Kernels/Satellites in Mainstream RPGs

(I say mainstream for the sake of simplicity. Mainstream, by my definition, is any commercial game. In other words, a game available at your local Gamestop. Passage is not a mainstream game. Halo is, and so forth.)

If you're not familiar with the term kernel/satellite, Chatman uses them to describe elements of discourse that support the story. Kernels are necessary parts of the story, without which the story would collapse into itself. Patroclus's death in the Iliad is a kernel. Huck deciding to go down the Mississipi on a raft with Jim is a kernel. In other words, the author selects one option out of two or more (Huck goes or doesn't go, Patroclus dies or lives) and that selection becomes an anchor of the plot.

So what's a satellite? A satellite is an element of the plot that exists outside the critical narrative thread. Its absence would not cripple the story, but would rob it of aesthetic value. The term satellite, I imagine, comes from the intuitive idea that such a "story arc" circles the main story, as if in orbit, happening at the borders of the story, but never the center. Tom Sawyer's 'cameo' appearance at the end of Huck Finn, when Sawyer gleefully insists on breaking Jim out of confinement by digging him a hole through the floor with a spoon, is a satellite. Trinculo and Stefano's drunken meanderings around Prospero's island is a satellite. Specifically, these side stories have aesthetic value (comic relief, for example), but are not absolutely critical to the progress of the story.

Now, a story in a work of literature or cinema is more or less static. I could watch Casablanca twelve times and the story would be identical every time. I might discover something new with every subsequent viewing, but the movie itself doesn't change. The same applies to literature. Thirty readings later, the Iliad is exactly the same book. There is no variation in the sequence of events.

RPGs (or Roleplaying Games) are a little different. Strict linearity in roleplaying games is often heavily criticized, as the game becomes little more than a playable novel or a playable FMV. In an RPG, the player is invited to write the story for herself or himself. For example, let's look at Bioware/Black Isle's "Baldur's Gate II'. I've selected this game because it's widely accepted as one of the very best games ever to be released from the Bioware studios, partly because Baldur's Gate II (BG2) has such a non-linear story.

In fact, if I were to map out BG2 by kernels/satellites, the kernels would be relatively few, and the satellites would number in the thousands. In literature and cinema, "satellites" exist for aesthetic value, to help flesh out the story, but the heart of the story--that which the viewer or reader enjoys--is in the "kernels", or the unchanging thread of the main story arc. In RPG's, this is not so. The heart of the game rests among the satellites. Why?

Replay value.

Simply put, I would be less inclined to play the same game twice if it would be the same experience twice. BG2 follows a rather simple storyline. Your best friend is kidnapped and you must raise enough money to find a way to locate her and set her free. After that, the intentions of the antagonist are revealed and the protagonist (you) and his/her party are given the task of hunting down the antagonist, ultimately defeating him and enjoying the ending sequence. Game over.
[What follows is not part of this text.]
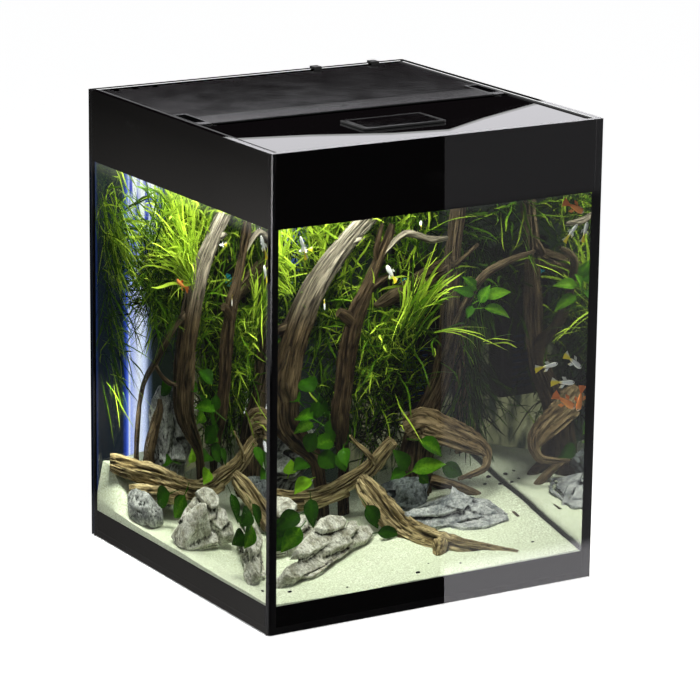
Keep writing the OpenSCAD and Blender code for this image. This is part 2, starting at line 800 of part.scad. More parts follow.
module filter_case() {
    slots = 9;
    color("#141416")
        difference() {
            soft_block([filter_x - filter_w / 2, filter_yf, filter_z],
                [filter_x + filter_w / 2, filter_back, head_z - gap], 6);
            soft_block([filter_x - filter_w / 2 + case_wall, filter_yf + case_wall, filter_z + case_wall],
                [filter_x + filter_w / 2 - case_wall, filter_back - case_wall, head_z + 1], 4);
            for (i = [0 : slots - 1])
                block([filter_x - filter_w / 4, filter_yf - 1, filter_z + 12 + i * 9],
                    [filter_x + filter_w / 4, filter_yf + case_wall + 1, filter_z + 16 + i * 9]);
        }
}

module filter_sponge() {
    color("#2f6fb5")
        soft_block([filter_x - filter_w / 2 + case_wall + 1, filter_yf + case_wall + 1, filter_z + case_wall + gap],
            [filter_x + filter_w / 2 - case_wall - 1, filter_back - case_wall - 1, head_z - 20], 4);
}

module pump_head() {
    color("#18181a")
        difference() {
            union() {
                soft_block([filter_x - filter_w / 2, filter_yf, head_z],
                    [filter_x + filter_w / 2, filter_back, head_top], 8);
                rod_z([collar_x, filter_yc, head_top - 2], collar_r, collar_h + 2);
            }
            rod_z([filter_x, filter_yc, head_z - 1], chamber_r, plate_t + chamber_h + 1);
            rod_z([filter_x, filter_yc, head_z], well_r, plate_t + 2 + vane_h + rotor_h + 3);
            rod_z([filter_x, filter_yc, head_z], shaft_r, shaft_l + 1);
            rod_z([collar_x, filter_yc, head_z + plate_t + 4], collar_r - 3, head_h + collar_h);
            block([collar_x, filter_yc - 4, head_z + plate_t + 4],
                [filter_x, filter_yc + 4, head_z + plate_t + chamber_h]);
            rod_y([dial_x, filter_yf - 1, dial_z], dial_shaft_r + run, dial_bore + 1);
        }
}

module pump_plate() {
    color("#202022")
        difference() {
            rod_z([filter_x, filter_yc, head_z + gap], chamber_r - 0.15, plate_t - gap);
            rod_z([filter_x, filter_yc, head_z - 1], shaft_r, plate_t + 3);
            for (a = [0 : 60 : 300])
                translate([filter_x, filter_yc, 0]) rotate([0, 0, a])
                    rod_z([chamber_r * 0.6, 0, head_z - 1], 2.2, plate_t + 3);
        }
}

module pump_shaft() {
    color("#f0f0ee") rod_z([filter_x, filter_yc, shaft_z], shaft_r - 0.01, shaft_l);
}

// Rotor: a magnet with four vanes under it
module pump_rotor() {
    color("#3a3a40")
        translate([filter_x, filter_yc, rotor_z])
            difference() {
                union() {
                    translate([0, 0, vane_h]) cylinder(r = rotor_r, h = rotor_h - 2, $fn = fine);
                    cylinder(r = shaft_r + 2, h = vane_h + 1, $fn = fine);
                    for (a = [0 : 90 : 270])
                        rotate([0, 0, a]) translate([0, -0.8, 1]) cube([vane_r, 1.6, vane_h]);
                }
                translate([0, 0, -1]) cylinder(r = shaft_r + run, h = rotor_h + vane_h + 2, $fn = fine);
            }
}

module outlet_nozzle() {
    color("#1f1f22")
        difference() {
            union() {
                rod_z([collar_x, filter_yc, head_top + gap], nozzle_r, nozzle_h);
                rod_y([collar_x, filter_yc - nozzle_r - spout_l, spout_z], spout_r, spout_l + nozzle_r);
            }
            rod_z([collar_x, filter_yc, head_top - 1], collar_r + run, collar_h + 2);
            rod_z([collar_x, filter_yc, head_top], collar_r - 3, nozzle_h - 2);
            rod_y([collar_x, filter_yc - nozzle_r - spout_l - 1, spout_z], spout_r - 1.6, spout_l + nozzle_r + 1);
        }
}

// Dial that throttles the flow: a notched knob on a stub shaft in the pump head
module flow_dial() {
    color("#27b3c9")
        difference() {
            union() {
                rod_y([dial_x, filter_yf - dial_t - gap, dial_z], dial_r, dial_t);
                rod_y([dial_x, filter_yf - 1, dial_z], dial_shaft_r, dial_bore - 0.5);
            }
            for (a = [0 : 30 : 330])
                translate([dial_x, filter_yf - dial_t - gap - 1, dial_z])
                    rotate([0, a, 0]) translate([dial_r - 0.8, 0, -0.8]) cube([2, dial_t - 0.5, 1.6]);
        }
}

// Suction cup on the rear pane
module cup(x, z) {
    translate([x, in_yr, z]) rotate([90, 0, 0]) cylinder(r1 = cup_r, r2 = 4, h = cup_d, $fn = fine);
}

module filter_cups() {
    color("#303034")
        for (x = [cup_inset - filter_w / 2, filter_w / 2 - cup_inset], z = [filter_z + cup_low, head_z - cup_high])
            cup(filter_x + x, z);
}

// ---- heater --------------------------------------------------------------------------------------

module heater_tube() {
    color("#9fb4bb", 0.5)
        difference() {
            union() {
                rod_z([heater_x, heater_y, heater_z + heater_r], heater_r, heater_l - heater_r);
                intersection() {
                    translate([heater_x, heater_y, heater_z + heater_r]) sphere(heater_r, $fn = fine);
                    block([heater_x - heater_r, heater_y - heater_r, heater_z],
                        [heater_x + heater_r, heater_y + heater_r, heater_z + heater_r]);
                }
            }
            rod_z([heater_x, heater_y, heater_z + heater_r], heater_r - 1.5, heater_l);
        }
}

module heater_cap_piece() {
    z0 = heater_z + heater_l;
    color("#151517") {
        rod_z([heater_x, heater_y, z0 + gap], heater_r + 2, heater_cap);
        rod_z([heater_x, heater_y, z0 + gap + heater_cap], 5, 12);
        rod_z([heater_x, heater_y, z0 - 14], heater_r - 1.5 - gap, 16);
    }
}

module heater_rings() {
    color("#303034")
        for (z = [heater_z + ring_low, heater_z + heater_l - ring_high])
            difference() {
                union() {
                    rod_z([heater_x, heater_y, z], heater_r + ring_t, ring_h);
                    block([heater_x - 5, heater_y, z], [heater_x + 5, in_yr - cup_d + 1, z + ring_h]);
                    cup(heater_x, z + ring_h / 2);
                }
                rod_z([heater_x, heater_y, z - 1], heater_r + 0.1, ring_h + 2);
            }
}

// ---- sand, driftwood and stones ------------------------------------------------------------------

module sand_bed() {
    color("#e6e2cf") difference() {
        grid_solid(flat_grid(base_t), sand_grid(0));
        mirror_pair() {
            corner_bead(in_yf, 1, bead + gap);
            corner_bead(in_yr, -1, bead + gap);
        }
    }
}

module main_trunk() {
    color("#6b5336") intersection() {
        limb(main_route);
        over_sand();
    }
}

module middle_wood(more = 0) {
    limb(middle_route, aside = [1, 0.4, 0], more = more);
    limb(pale_route, aside = [0, 1, 0.2], more = more);
}

module middle_trunk() {
    color("#5b4630") intersection() {
        middle_wood();
        over_sand();
    }
}

module right_wood(more = 0) {
    limb(right_route, more = more);
    limb(rear_route, more = more);
    limb(antler_route, aside = [1, 0, 0], more = more);
    limb(root_route, more = more);
}

module right_trunk() {
    color("#4c3b28") intersection() {
        right_wood();
        over_sand();
    }
}

module left_wood(more = 0) {
    limb(thin_route, aside = [1, -1, 0.5], more = more);
    limb(stump_route, more = more);
}

module left_root() {
    color("#4a3926") difference() {
        intersection() {
            left_wood();
            over_sand();
        }
        limb(main_route, more = gap);
        limb(long_route, aside = [0, 0, 1], more = gap);
    }
}

module long_log() {
    color("#7a6138") difference() {
        limb(long_route, aside = [0, 0, 1]);
        limb(main_route, more = gap);
    }
}

module short_log() {
    color("#6e5633") intersection() {
        difference() {
            limb(short_route, aside = [1, 0, 0]);
            limb(long_route, aside = [0, 0, 1], more = gap);
        }
        over_sand();
    }
}

module front_stone() {
    color("#8d8f8c") intersection() {
        union() {
            blend(front_slab);
            blend(front_top);
        }
        over_sand();
    }
}

module left_stone() {
    color("#84868a") intersection() {
        blend(left_balls);
        over_sand();
    }
}

// The long log lies in a hollow of the round stone
module round_stone() {
    color("#5f6467") difference() {
        intersection() {
            blend(round_balls);
            over_sand();
        }
        limb(long_route, aside = [0, 0, 1], more = gap);
    }
}

module rear_slate() {
    color("#4e5558") difference() {
        intersection() {
            blend(slate_balls);
            over_sand();
        }
        limb(main_route, more = gap);
        limb(long_route, aside = [0, 0, 1], more = gap);
        left_wood(gap);
    }
}

module right_slate() {
    color("#7b8186") difference() {
        intersection() {
            blend(right_balls);
            over_sand();
        }
        right_wood(gap);
        limb(short_route, aside = [1, 0, 0], more = gap);
        blend(middle_balls, more = gap);
    }
}

module middle_slate() {
    color("#4a5054") difference() {
        intersection() {
            blend(middle_balls);
            over_sand();
        }
        right_wood(gap);
    }
}

// ---- plants --------------------------------------------------------------------------------------

// Ferns are tied to the driftwood, so each clump is cut back to the wood that carries it
module left_fern() {
    color("#4f8f22") difference() {
        blend(left_fern_balls);
        limb(main_route, more = gap);
        left_wood(gap);
    }
}

module middle_fern() {
    color("#3f7f1c") difference() {
        blend(middle_fern_balls);
        limb(main_route, more = gap);
        middle_wood(gap);
        right_wood(gap);
        blend(top_fern_balls, more = gap);
    }
}

module top_fern() {
    color("#5a9c26") difference() {
        blend(top_fern_balls);
        limb(main_route, more = gap);
        blend(left_fern_balls, more = gap);
        rod_z([heater_x, heater_y, 0], heater_r + ring_t + 2, tank_h);
    }
}

module left_anubias() {
    color("#2f7d25") difference() {
        blend(left_anubias_balls);
        limb(main_route, more = gap);
        limb(long_route, aside = [0, 0, 1], more = gap);
        middle_wood(gap);
    }
}

module right_anubias() {
    color("#338a27") difference() {
        blend(right_anubias_balls);
        limb(long_route, aside = [0, 0, 1], more = gap);
        right_wood(gap);
    }
}

base_pane();
front_pane();
rear_pane();
left_pane();
right_pane();
silicone_joints();
upper_band();
lower_band();
background_sheet();
left_rail();
right_rail();
light_bar();
left_end_cap();
right_end_cap();
lamp_board();
lamp_diffuser();
end_cap_screws();
front_lid();
lid_hinge_pins();
hatch_frame();
feeding_flap();
flap_pin();
rear_cover();
rim_clips();
filter_case();
filter_sponge();
pump_head();
pump_plate();
pump_shaft();
pump_rotor();
outlet_nozzle();
flow_dial();
filter_cups();
heater_tube();
heater_cap_piece();
heater_rings();
sand_bed();
main_trunk();
middle_trunk();
right_trunk();
left_root();
long_log();
short_log();
front_stone();
left_stone();
round_stone();
rear_slate();
right_slate();
middle_slate();
left_fern();
middle_fern();
top_fern();
left_anubias();
right_anubias();
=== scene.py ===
"""Square glass aquarium with black bands, a hinged lid, a light bar and a planted driftwood layout."""
import math
import random

import bmesh
import bpy
from mathutils import Matrix, Vector, noise


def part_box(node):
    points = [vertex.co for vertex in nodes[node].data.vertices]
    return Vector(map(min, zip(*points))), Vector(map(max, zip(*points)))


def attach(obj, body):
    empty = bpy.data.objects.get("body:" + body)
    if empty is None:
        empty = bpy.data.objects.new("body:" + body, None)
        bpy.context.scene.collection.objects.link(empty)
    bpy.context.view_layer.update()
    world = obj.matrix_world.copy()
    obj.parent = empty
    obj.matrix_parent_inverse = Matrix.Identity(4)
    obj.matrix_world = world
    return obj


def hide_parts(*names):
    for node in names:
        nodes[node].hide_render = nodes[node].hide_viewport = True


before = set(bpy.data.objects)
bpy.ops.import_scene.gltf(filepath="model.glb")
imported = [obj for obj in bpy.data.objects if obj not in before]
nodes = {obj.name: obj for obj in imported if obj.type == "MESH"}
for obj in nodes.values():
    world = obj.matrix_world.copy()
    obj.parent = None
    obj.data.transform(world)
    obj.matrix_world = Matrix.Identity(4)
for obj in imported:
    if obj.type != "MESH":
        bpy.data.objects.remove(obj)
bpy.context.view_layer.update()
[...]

This is the strictly linear progression of BG2's plot. The kernels are the elements of the plot that can never be bypassed. They are absolutely necessary. Most video games employ 'kernel' moments through the use of a cut-scene or a video sequence, where no player input is possible, and a scene unfolds infront of the players eyes, identical every time. In BG2, such moments are as follows: The kidnapping of your friend, your arrival in Spellhold (the prison where she is kept), the revelation of the antagonist and your final confrontation. These are four critical moments in a game that boasts over a hundred hours of play time. So what does that mean?

That the bulk of the game is composed of satellites. The hero's journey between those four kernels is entirely within the power of the player. The player decides which alternative story arcs to pursue and which choices his or her protagonist will make. Is the protagonist warm hearted and compassionate or cold and opportunistic? Does the protagonist side with a gang of thieves or with the city guard? How does the protagonist truly feel about saving his or her friend from captivity?

Some of these choices are irrevocable, and leave rippling effects throughout the remainder of the plot. In other words, through player interaction, the satellites actually transform into kernels. For example, very early in the game, the protagonist has the opportunity to become friends with an amiable thief, who later reveals himself to be a traitor. If the player rejects the thief's friendship, the betrayal never happens. Conversely, if the friendship is given time to blossom, the 'betrayal scene' does occur and carries emotional weight, purely by the choices of the player.

In other words, the player and the designer share the role of the writer/director. The designers of the game (Bioware) set up the basic premises and the engine of the overall story, and the player then decides how to 'fill in' the details of that story, and what the designer may have intended to be a 'satellite' becomes a 'kernel' based on player interaction.

I feel this is why RPG's have such a popular appeal. The ability to craft one's own story through action and interaction appeals to the imagination and to the player's sense of creativity, as well as contributes to the feeling of "immersion".

Perhaps one day, ideally, we'll play a completely non-linear, subjective RPG video game dependent entirely on player-interface interaction. But that's probably a pipe dream.